I have been blessed with a roommate who not only cheerfully asks how my day was every time she sees me, but even sends me text messages asking if I need to throw in any laundry with hers on a random Tuesday night. She also has accompanied me on social excursions in which I'm not quite confident enough to go alone. This is what I call une amie.
I have spent time curled over in laughter in the presence of the two most opposite personalities, who somehow get along perfectly, as they have shared with me a bit of their time studying abroad. Who knew that eating a sandwich in the shade could be such grounds for good times? Rencontres, Connaissances, Amis.
I have turned around while waiting in the line for the elevator of the Sagrada Familia in Barcelona to make pleasant French conversation with a group of ladies from Lyon. I always love finding French people when I travel to different countries, because then I can practice my language while being away from Paris. Rencontre.
A waiter in a cafe has made my afternoon by offering me their free wifi, all while leaving me to my business for a solid 2 hours, uninterrupted. Rencontre.
An English couple at a train station has entertained me during an hour and a half long layover after missing my connected train. They just so happened to know everything about the little town of Portbou in which we were waiting, and I learned that the man was a freelance composer. Connaissances.
The friends from my study abroad program have become my travel companions, lunch buddies, weekend going-out girls, and confidants. I can't be thankful enough to have good friends. Amies.

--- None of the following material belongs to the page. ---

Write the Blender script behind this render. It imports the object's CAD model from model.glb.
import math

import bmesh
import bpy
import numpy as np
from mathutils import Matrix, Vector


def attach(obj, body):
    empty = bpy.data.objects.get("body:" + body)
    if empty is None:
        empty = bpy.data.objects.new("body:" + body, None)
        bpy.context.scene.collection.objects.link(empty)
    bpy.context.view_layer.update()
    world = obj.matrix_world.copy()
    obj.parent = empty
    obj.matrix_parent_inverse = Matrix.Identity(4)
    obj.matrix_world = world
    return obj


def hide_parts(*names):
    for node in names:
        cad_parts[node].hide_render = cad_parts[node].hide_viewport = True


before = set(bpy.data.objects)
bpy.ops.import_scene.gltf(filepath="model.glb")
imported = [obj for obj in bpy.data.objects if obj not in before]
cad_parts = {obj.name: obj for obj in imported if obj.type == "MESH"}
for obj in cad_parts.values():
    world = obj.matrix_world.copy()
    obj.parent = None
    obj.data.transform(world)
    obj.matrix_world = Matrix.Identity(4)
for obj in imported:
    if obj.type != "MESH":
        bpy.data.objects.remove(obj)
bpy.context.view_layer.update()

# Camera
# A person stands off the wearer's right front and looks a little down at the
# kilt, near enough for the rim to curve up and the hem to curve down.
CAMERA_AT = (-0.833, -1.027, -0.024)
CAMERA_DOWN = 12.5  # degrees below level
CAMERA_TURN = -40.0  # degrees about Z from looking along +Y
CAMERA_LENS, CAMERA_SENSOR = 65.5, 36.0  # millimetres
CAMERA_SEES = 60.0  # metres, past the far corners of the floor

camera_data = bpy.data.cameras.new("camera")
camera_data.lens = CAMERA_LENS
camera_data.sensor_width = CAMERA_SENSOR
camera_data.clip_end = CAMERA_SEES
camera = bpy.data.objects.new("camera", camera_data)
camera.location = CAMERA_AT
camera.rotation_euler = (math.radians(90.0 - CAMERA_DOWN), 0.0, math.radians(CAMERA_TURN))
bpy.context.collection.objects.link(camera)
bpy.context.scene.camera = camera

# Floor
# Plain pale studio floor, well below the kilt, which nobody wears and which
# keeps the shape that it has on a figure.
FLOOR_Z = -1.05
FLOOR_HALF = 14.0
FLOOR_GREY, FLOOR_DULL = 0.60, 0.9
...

A few fellow study abroaders from another program in Paris made my 26 hours of time on a train to and from Barcelona worth every minute, just by being nice. Not to mention interesting, hilariously awkward, and full of refreshing conversations. Rencontres, Connaissances, Amis.

I started off scared, then I was surprised, and now I'm overcome with curiosity and gratitude. I am thankful for every single person who has made an impression on me, and my mission is to make it as hard to leave this place as possible. So far, so good.